8 of 162 comments (clear)

  1. I still favour the fire theories... by purduephotog · · Score: 5, Insightful

    Given a large impact that engulfs some 20% of the land mass in flame...

    Said impact ejecta would be thrown up and into the stratosphere, circle, and land somewhere opposite (say 3/4) around the globe. More impacts, more fire. Lots of soot to block out light.

    I can see a 'ring' of debris specifically targetting the tropics region, but i just have trouble dealing with the numbers of objects required to decrease the light that significantly resulting in a sphere of Earths size being cooled that significantly.

    Suffice to say, the ring is there, but I'd still throw my support behind half the planet burning up as a more tangible reason.

  2. rings and gravity and stuff by io333 · · Score: 2, Insightful

    Here is a weird Usenet post I put up a few months ago just to show the world that I am clueless.

    But I thought it was an interesting post at the time & I'd love to see it get modded up 'cause the resulting conversation between some of the even less cluefull here I would find entertaining.

  3. about skepticism by benploni · · Score: 5, Insightful

    > and some scientists are skeptical.

    ALL scientists are skeptical. It's a basic requirement of the scientific method, and a reason it works wso damn well.

    1. Re:about skepticism by Burgundy+Advocate · · Score: 3, Insightful

      Unfortunately, it usually doesn't work that way. Scientists divide themselves into their seperate camps, and sometimes turn a blind eye to the inconsistencies in their own theories.

      The sad fact is that scientists are human. They have their own allegiances -- not always to the scientific method. Some are quite petty.

      "a new scientific truth does not triumph by convincing its opponents and making them see the light, but rather because its opponents eventually die, and a new generation grows up that is familiar with it"
      --Max Planck


      Thomas Kuhn had a lot to say about this.
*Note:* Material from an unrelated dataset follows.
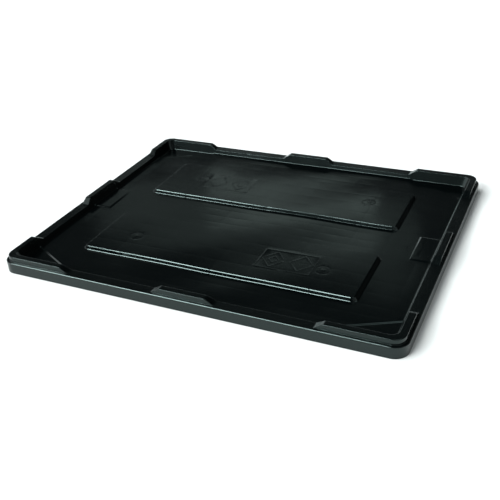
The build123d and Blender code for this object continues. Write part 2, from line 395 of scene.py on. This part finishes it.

Learn more here.

      --
      Dragging people kicking and screaming into reality since 1996.
  4. Re:Wrong by Xouba · · Score: 2, Insightful

    In fact, the climate change is not totally man made. There has been a lot of climate changes along the history of Earth, and there will be yet a few more until the End of Time (tm).

    I read some of this in a page about paleography, but I don't find the link now :-/ I'll try to explain, anyway. It made sense when I read it, so I guess it makes sense now too :-)

    Earth has had warm and cool times. There were some times (like the ones the dinosaurs lived) of warm global temperature, reaching mid temperatures of 20. This means crocodiles (sp?) and palm trees near the poles, tropical humid weather all across the globe, etc.

    And then there were the glacial periods, which we know a bit more: hairy rhinoceros, mammoths, snow a go-go, and that stuff. Man ("homo sapiens", I mean) appeared after one of these, IIRC.

    The times of transition from one to another were usually marked by global extinctions and another funny events.

    So, in my humble and not remotely knowledgeable opinion, global warming is caused by men *accelerating* a natural proccess, not *creating* it. It's bad anyway, but it's different :-)

  5. Re:Wrong by letxa2000 · · Score: 1, Insightful
    Why Bother??? Because even if it is only 5-10 years that gives us 5 -10 years for my children to live and possibly come up with a way to reverse the damage done by over consumption and the Oil companies lack of caring about the future.

    Re-Read the thread and the parent you replied to. He is saying that even if we don't burn fossil fuels we might be on the verge of an ice age. If anything, burning fossil fuels might help warm the planet slightly and postpone the next ice age.

    There are plenty of other reasons to bother but I feel the main one is because we created (with the help of our parents) this mess and just sitting idly by is just plain lazy and stupid.

    Massive climate change has happened in the past without man's help. And some of those changes have been much more extreme than what we have witnessed in the last 150 years.

    Complacency isn't an excuse it is a cop out.

    No, but recognition of the immense power of mother nature and our miniscule importance IS.

    Sorry I know I am going on a rant but my god people wake up and smell the CO2, do something about it, ride the bus, take a bike every little bit helps!

    Every bus you take, every bike you ride contributes just that much more to quickening the next ice age.

    I believe that dealing with a little extra heat in our enviroment is more manageable than dealing with ice a mile thick. YMMV.

  6. Re:Wrong by kanthoney · · Score: 2, Insightful

    You appear to believe that the melting ice caps will cause global extinction. They won't. Simply move your children further inland, and they'll be quite safe.

    PS I walk to work. Is that OK?

  7. Can I be skeptical, too? by shimmin · · Score: 4, Insightful
    I'm not a planetary scientist, but I'm still skeptical. So a rock gets blasted off the surface of the earth with some ballistic trajectory. Unless something acts on it near apogee to circularize its orbit, that orbit will return to the point it began (which lies inside the atmosphere).

    So most of the rocks from such a collision will either be on an escape trajectory to become interplanteary debris, or secondary meterites that will fall over the next few days.

    Where's the circularizing force in these models to put debris into long-term stable orbits?